Des permis de construire accordés en masse ne font pas le printemps. C'est ce que l'on peut retenir du dernier point de conjoncture publié le 17 novembre par la Fédération des promoteurs immobiliers (FPI). Alors que plus de 500 000 logements ont été autorisés à la construction entre octobre 2021 et septembre 2022 selon le gouvernement, pour les promoteurs, c'est l'hiver. Et le redoux paraît loin.
« Jusqu'à présent, on demandait de ne pas tenir compte de l'année 2020. On se rend compte à présent qu'elle sera une moins mauvaise année que 2022. C'est vraiment inquiétant », estime Pascal Boulanger, président de la FPI. Selon lui, « la hausse des autorisations à construire ne se traduit pas par des mises en chantier. Un projet immobilier sur six ne sortira pas pour des raisons économiques, hors problématiques juridiques. » Au bout du compte, le volume d'opérations avortées pourrait être bien plus important, en raison des recours déposés sur les permis.

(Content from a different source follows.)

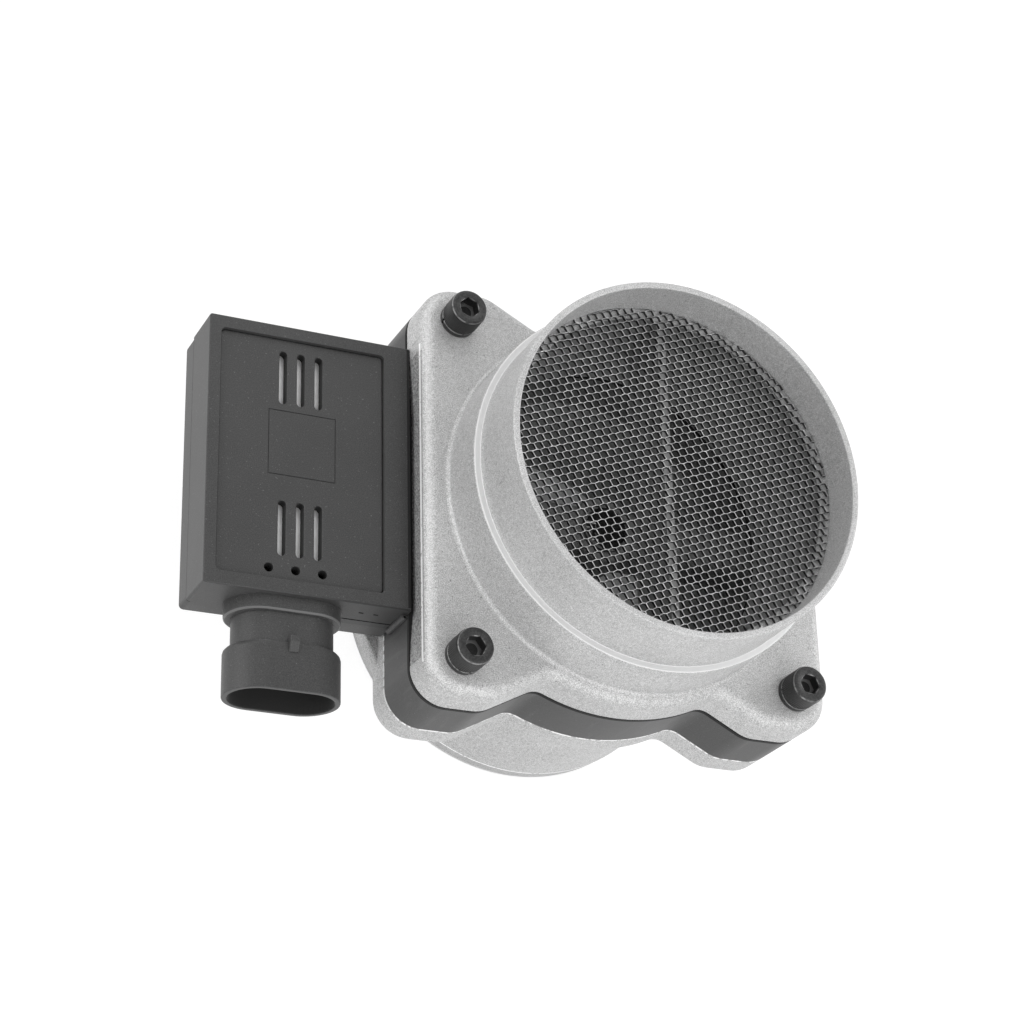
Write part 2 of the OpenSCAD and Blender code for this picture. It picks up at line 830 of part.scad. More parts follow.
// Bent post that carries one end of a sensing element, soldered to the board
module sensor_post(s, z) {
    x0 = cover_x + cover_l / 2 - ledge_w - 4;
    color("silver") {
        translate([x0, s * post_p / 2, z])
            rotate([0, 90, 0])
                cylinder(h = -x0 - 1, r = post_r, $fn = 24);
        translate([x0, s * post_p / 2, z_pad])
            cylinder(h = z - z_pad, r = post_r, $fn = 24);
        translate([x0, s * post_p / 2, z])
            sphere(r = post_r, $fn = 24);
    }
}

// Sensing element, a wire-wound bead between the tips of two posts
module element(z, r) {
    color("gainsboro")
        translate([-1.4, 0, z]) {
            rotate([90, 0, 0])
                cylinder(h = post_p - 2 * post_r, r = 0.2, $fn = 24, center = true);
            rotate([90, 0, 0])
                cylinder(h = 2.2, r = r, $fn = 32, center = true);
        }
}

// Circuit board on the four standoffs of the box
module circuit_board() {
    color("darkgreen")
        translate([cover_x, cover_y, z_board + board_t / 2])
            cube([cover_l - 2 * ledge_w - 0.6, cover_w - 2 * ledge_w - 0.6, board_t], center = true);
}

// Control chip with its rows of leads
module control_chip() {
    color("black")
        translate([cover_x - 2, cover_y + 8, z_pad]) {
            translate([-3.75, -5.2, 0.15])
                cube([7.5, 10.4, 2.3]);
            for (s = [-1, 1], i = [0:7])
                translate([s * 4.4 - 0.8, -4.65 + i * 1.27, 0])
                    cube([1.6, 0.42, 0.5]);
        }
}

// Power transistor with its tab soldered down
module power_transistor() {
    color("black")
        translate([cover_x + 9, cover_y + 18, z_pad]) {
            translate([-3.3, -3, 0])
                cube([6.6, 6.1, 2.3]);
            translate([-2.6, 3, 0])
                cube([5.2, 1.6, 0.6]);
            for (s = [-1, 1])
                translate([s * 2.3 - 0.4, -5.4, 0])
                    cube([0.8, 2.6, 0.6]);
        }
}

// Round filter capacitor on its square base
module filter_capacitor() {
    color("silver")
        translate([cover_x - 9, cover_y - 12, z_pad]) {
            translate([-2.7, -2.7, 0])
                cube([5.4, 5.4, 0.9]);
            cylinder(h = 5, r = 2.5, $fn = 48);
        }
}

// Flat terminal blade, from the socket through the wall onto its pad on the board
module terminal_blade(i) {
    color("goldenrod")
        translate([conn_x + i * blade_p, 0, conn_z - blade_t / 2])
            linear_extrude(height = blade_t)
                polygon([
                    [-blade_w / 2, cover_y - cover_w / 2 + ledge_w + 4],
                    [-blade_w / 2, conn_y3 + 5.5],
                    [-blade_w / 2 + 0.7, conn_y3 + 4.2],
                    [blade_w / 2 - 0.7, conn_y3 + 4.2],
                    [blade_w / 2, conn_y3 + 5.5],
                    [blade_w / 2, cover_y - cover_w / 2 + ledge_w + 4]
                ]);
}

// One screw, washer or sleeve at corner i
module at_corner(i) {
    translate([corners[i][0], corners[i][1], 0])
        children();
}

inlet_housing();
outlet_housing();
sensor_body();
electronics_cover();
honeycomb_screen();
at_corner(0) cap_screw();  // cap_screw_1
at_corner(1) cap_screw();  // cap_screw_2
at_corner(2) cap_screw();  // cap_screw_3
at_corner(3) cap_screw();  // cap_screw_4
at_corner(0) lock_washer(200);  // lock_washer_1
at_corner(1) lock_washer(285);  // lock_washer_2
at_corner(2) lock_washer(20);  // lock_washer_3
at_corner(3) lock_washer(110);  // lock_washer_4
at_corner(0) spacer_sleeve();  // spacer_sleeve_1
at_corner(1) spacer_sleeve();  // spacer_sleeve_2
at_corner(2) spacer_sleeve();  // spacer_sleeve_3
at_corner(3) spacer_sleeve();  // spacer_sleeve_4
seal(z_top - groove_d);  // inlet_seal
seal(z_ring);  // outlet_seal
sampling_tube();
element(pair_z[1], 0.45);  // hot_element
element(pair_z[0], 0.6);  // reference_element
sensor_post(-1, pair_z[0]);  // sensor_post_1
sensor_post(1, pair_z[0]);  // sensor_post_2
sensor_post(-1, pair_z[1]);  // sensor_post_3
sensor_post(1, pair_z[1]);  // sensor_post_4
circuit_board();
control_chip();
power_transistor();
filter_capacitor();
shield_plate();
terminal_blade(-1);  // terminal_blade_1
terminal_blade(0);  // terminal_blade_2
terminal_blade(1);  // terminal_blade_3
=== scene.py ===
# %% [markdown]
# # A hot-wire mass airflow sensor
# Two cast aluminium housings clamp a black moulded ring. The ring carries an electronics box on one
# side with a flat connector, and a bridge with the hot wire across the bore. A fine honeycomb
# covers the inlet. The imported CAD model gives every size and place, and Blender the surfaces.
# The frame is loaded first.

# %% Load the frame
import math
import bpy
import bmesh
from mathutils import Matrix, Vector


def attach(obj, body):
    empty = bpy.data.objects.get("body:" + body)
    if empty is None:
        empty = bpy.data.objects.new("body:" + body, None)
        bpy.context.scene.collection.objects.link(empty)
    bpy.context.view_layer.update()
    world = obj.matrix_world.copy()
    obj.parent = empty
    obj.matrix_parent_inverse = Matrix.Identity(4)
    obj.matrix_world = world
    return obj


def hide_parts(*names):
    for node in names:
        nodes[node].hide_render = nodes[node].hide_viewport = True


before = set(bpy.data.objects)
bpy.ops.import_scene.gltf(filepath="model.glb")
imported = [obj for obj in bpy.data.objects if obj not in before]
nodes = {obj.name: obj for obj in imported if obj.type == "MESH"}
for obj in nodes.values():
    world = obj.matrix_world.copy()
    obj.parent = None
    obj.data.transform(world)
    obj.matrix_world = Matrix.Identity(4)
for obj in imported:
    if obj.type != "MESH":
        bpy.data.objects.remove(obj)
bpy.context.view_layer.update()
print("nodes:", len(nodes))

# %% [markdown]
# ## Sizes that several pieces share
# Sizes are written in millimetres, and MM turns them into Blender's metres. Heights are measured up
# the bore's axis, from the outlet's end. Modelling and finishes both read them, so that a painted
# highlight on an edge or painted shade in a joint stays where the piece has it.

# %% Heights, radii and the box
MM = 0.001
Z_OUT, Z_RING, Z_TOP, Z_FLANGE = 32.2, 41.8, 57.2, 67.6
Z_LEDGE, Z_SCREEN, Z_END = 82.2, 90.1, 100.5
SPIGOT_R, MOUTH_R, BORE_R, COLLAR_R = 44.0, 42.4, 40.0, 45.6
RELIEF_H = 7.4
SCREW_X, SCREW_Y, SCREW_Y2, LOBE_R = 42.7, 42.5, 40.5, 8.85
WASHER_T, HEAD_H = 1.5, 5.9
SIDE_X = SCREW_X + LOBE_R
BOX_X0, BOX_X1, BOX_Y0, BOX_Y1 = -101.05, -SIDE_X, -29.6, 37.4
Z_FRONT, Z_PART, Z_BACK = 59.0, 46.5, 40.2
Z_COVER, Z_SEAT, Z_FLOOR = 58.1, 55.4, 43.2
CONN_X, CONN_Z = BOX_X0 + 21.9, 49.2
z_head = Z_FLANGE + WASHER_T
z_relief = Z_TOP + RELIEF_H
print("box of the electronics:", round(BOX_X1 - BOX_X0, 2), "by", round(BOX_Y1 - BOX_Y0, 2), "mm")

# %% [markdown]
# ## Camera
# The photograph was matched by measuring its ellipses: the rim, the ledge and the flange give one
# camera. A long lens (90 mm on a 36 mm sensor) stands 66 cm away, high up and toward the connector.
# Its three axes are written as a matrix, because Blender's camera looks along its own -Z.

# %% Place the camera
FOCAL_PX, PHOTO_PX, SENSOR = 2548.63, 1020, 36.0
CAMERA_PLACE = Vector((-0.2558, -0.2449, 0.5570))
right = Vector((0.9122, -0.0228, 0.4091)).normalized()
down = Vector((0.1476, -0.9131, -0.3802)).normalized()
forward = Vector((0.3822, 0.4072, -0.8295)).normalized()

camera_data = bpy.data.cameras.new("photo_camera")
camera_data.sensor_width = SENSOR
camera_data.lens = FOCAL_PX / PHOTO_PX * SENSOR
camera_data.clip_start = 0.02
camera = bpy.data.objects.new("photo_camera", camera_data)
bpy.context.scene.collection.objects.link(camera)
camera.matrix_world = Matrix((
    (right.x, -down.x, -forward.x, CAMERA_PLACE.x),
    (right.y, -down.y, -forward.y, CAMERA_PLACE.y),
    (right.z, -down.z, -forward.z, CAMERA_PLACE.z),
    (0, 0, 0, 1),
))
bpy.context.scene.camera = camera
print("lens:", round(camera_data.lens, 2), "mm")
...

Des ventes en bloc en chute libre. Même quand le projet est bouclé, il a du mal à trouver preneur. Les ventes en bloc reculent de 54,6 % entre les troisièmes trimestres 2021 et 2022. Les grands investisseurs (banques, assurances…) sous la pression des marchés internationaux, recherchent des placements plus rémunérateurs et se détournent du logement, tandis que les bailleurs sociaux rechignent à réviser leur prix d'acquisition. Nordine Hachemi, P-DG de Kaufman & Broad, s'est démarqué en juillet dernier, en indiquant avoir « reporté quelques opérations, représentant quelques centaines de logements, avec des bailleurs sociaux car l'équation économique ne nous satisfaisait plus. » A titre d'exemple, donné par Bruno Béni, vice-président de la FPI France et ancien président de la FPI Grand Est, « les prix de sortie des Vefa HLM à Strasbourg sont administrés par l'Eurométropole, et fixés à 2 250 euros du m². Suite aux appels d'offres, le coût de construction se fixe autour de 1 950 euros du m². Vous rajoutez la charge foncière, environ 300 euros du m², et le promoteur paie tout le reste… Il travaille donc à perte. Ce n'est pas tenable. »

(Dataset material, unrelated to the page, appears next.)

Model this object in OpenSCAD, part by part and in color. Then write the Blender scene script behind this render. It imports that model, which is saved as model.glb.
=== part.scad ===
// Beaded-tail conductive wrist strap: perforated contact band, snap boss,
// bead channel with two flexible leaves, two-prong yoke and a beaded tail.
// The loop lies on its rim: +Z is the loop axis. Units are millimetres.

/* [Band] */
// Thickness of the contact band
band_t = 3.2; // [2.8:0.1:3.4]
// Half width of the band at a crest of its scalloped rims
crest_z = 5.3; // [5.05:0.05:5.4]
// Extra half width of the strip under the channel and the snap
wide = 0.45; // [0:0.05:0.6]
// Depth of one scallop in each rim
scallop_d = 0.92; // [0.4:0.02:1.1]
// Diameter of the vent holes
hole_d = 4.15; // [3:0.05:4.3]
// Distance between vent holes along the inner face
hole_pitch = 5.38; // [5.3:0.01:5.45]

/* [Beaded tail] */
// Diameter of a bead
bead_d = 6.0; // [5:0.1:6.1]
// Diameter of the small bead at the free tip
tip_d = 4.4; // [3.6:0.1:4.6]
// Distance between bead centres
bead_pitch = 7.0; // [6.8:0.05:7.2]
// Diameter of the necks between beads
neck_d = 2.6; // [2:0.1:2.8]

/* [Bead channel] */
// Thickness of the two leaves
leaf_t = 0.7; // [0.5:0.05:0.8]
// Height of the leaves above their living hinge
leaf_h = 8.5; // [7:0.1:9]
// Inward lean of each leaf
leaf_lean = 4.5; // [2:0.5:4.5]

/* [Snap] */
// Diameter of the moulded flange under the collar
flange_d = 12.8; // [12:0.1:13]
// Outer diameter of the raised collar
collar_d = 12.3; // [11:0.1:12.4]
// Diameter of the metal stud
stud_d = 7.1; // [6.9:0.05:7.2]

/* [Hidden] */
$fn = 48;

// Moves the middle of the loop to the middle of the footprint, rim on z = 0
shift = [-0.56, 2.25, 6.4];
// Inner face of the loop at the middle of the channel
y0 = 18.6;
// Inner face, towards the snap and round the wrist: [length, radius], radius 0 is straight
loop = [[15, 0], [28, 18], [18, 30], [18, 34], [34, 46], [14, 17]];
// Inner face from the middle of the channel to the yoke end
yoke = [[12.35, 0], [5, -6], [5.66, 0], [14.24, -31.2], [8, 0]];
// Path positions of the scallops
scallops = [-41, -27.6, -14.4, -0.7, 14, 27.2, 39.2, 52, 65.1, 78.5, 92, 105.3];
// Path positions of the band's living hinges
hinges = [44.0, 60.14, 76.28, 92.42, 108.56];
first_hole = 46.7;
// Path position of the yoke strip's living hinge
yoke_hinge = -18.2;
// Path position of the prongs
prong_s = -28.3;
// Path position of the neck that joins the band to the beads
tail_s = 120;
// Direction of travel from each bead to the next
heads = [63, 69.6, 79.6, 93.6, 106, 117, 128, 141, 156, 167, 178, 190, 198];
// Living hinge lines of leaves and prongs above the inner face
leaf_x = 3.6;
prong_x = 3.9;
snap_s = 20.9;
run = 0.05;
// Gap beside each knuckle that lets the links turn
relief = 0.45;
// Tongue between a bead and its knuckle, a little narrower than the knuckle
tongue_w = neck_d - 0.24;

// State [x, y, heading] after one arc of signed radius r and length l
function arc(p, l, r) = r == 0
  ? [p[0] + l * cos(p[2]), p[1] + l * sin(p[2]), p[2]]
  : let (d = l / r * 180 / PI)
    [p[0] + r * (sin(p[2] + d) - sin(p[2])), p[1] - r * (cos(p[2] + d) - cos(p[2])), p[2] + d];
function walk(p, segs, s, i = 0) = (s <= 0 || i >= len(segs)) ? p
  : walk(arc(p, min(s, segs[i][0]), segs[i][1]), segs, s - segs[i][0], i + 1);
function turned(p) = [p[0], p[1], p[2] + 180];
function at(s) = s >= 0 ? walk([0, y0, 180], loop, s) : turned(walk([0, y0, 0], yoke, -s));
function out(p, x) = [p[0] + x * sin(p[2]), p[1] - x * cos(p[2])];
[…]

Plafond de verre pour les particuliers. De leur côté, les particuliers acquéreurs sont aussi moins nombreux : - 22 % sur cette même période d'octobre 2021 à septembre 2022. Entre les conditions d'octroi du crédit immobilier qui se sont durcies et les prix qui progressent sur le territoire national (voir graphique), « on atteint une sorte de plafond de verre sur les prix », estime Marc Villand, président de la chambre Ile-de-France de la FPI. Le taux d'annulation des particuliers tourne autour de 26 % depuis dix-huit mois selon la FPI, soit le double du taux habituel.

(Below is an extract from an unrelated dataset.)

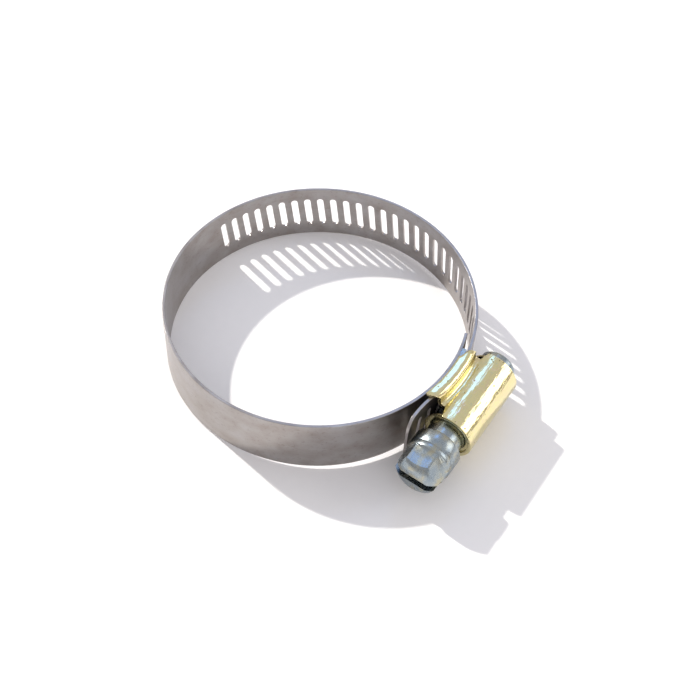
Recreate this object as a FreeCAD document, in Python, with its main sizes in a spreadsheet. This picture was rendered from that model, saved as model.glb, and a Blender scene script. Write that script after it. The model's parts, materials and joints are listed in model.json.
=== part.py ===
import FreeCAD, Part
import math
import os
import Sketcher

# Worm-drive hose clamp.
#
# Frame: the origin is on the axis of the bore, half way across the band.  +Z is the bore axis.
# The housing is on the -Y side.  The screw lies along X with its head towards -X.
#
# The band is one steel strip.  It starts with a plain end that is clinched to the saddle inside
# the housing, runs clockwise (seen from +Z) round the bore, and comes back through the housing
# on top of the saddle, under the worm.  A strip that bends has no single rigid shape, so it is
# cut into pieces at lands between slots, and each cut is a hinge.  Every piece is one arc.

os.makedirs("parts", exist_ok=True)
doc = FreeCAD.newDocument("hose_clamp")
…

Résultat, le stock des promoteurs se reconstitue peu à peu. Le problème, c'est la création en cours d'« un stock dur, c'est-à-dire des appartements achevés mais pas encore réservés, explique Pascal Boulanger. La demande de logements a tellement baissé en peu de temps que l'offre, dans certaines régions, s'avère aujourd'hui beaucoup trop importante. » Autre fait nouveau : la sacro-sainte marge des promoteurs immobiliers devient une variable d'ajustement selon la FPI. « Il y a plusieurs façons de générer des revenus : la marge, mais aussi les honoraires de gestion et les honoraires de commercialisation, poursuit Pascal Boulanger. Certains promoteurs réussissent à faire accepter aux banques de financer des projets immobiliers avec un taux de marge plus réduit qu'habituellement : de 3 à 4 %, contre 7 à 8 % traditionnellement. L'objectif étant de continuer à faire tourner l'outil de production et de conserver les compétences. »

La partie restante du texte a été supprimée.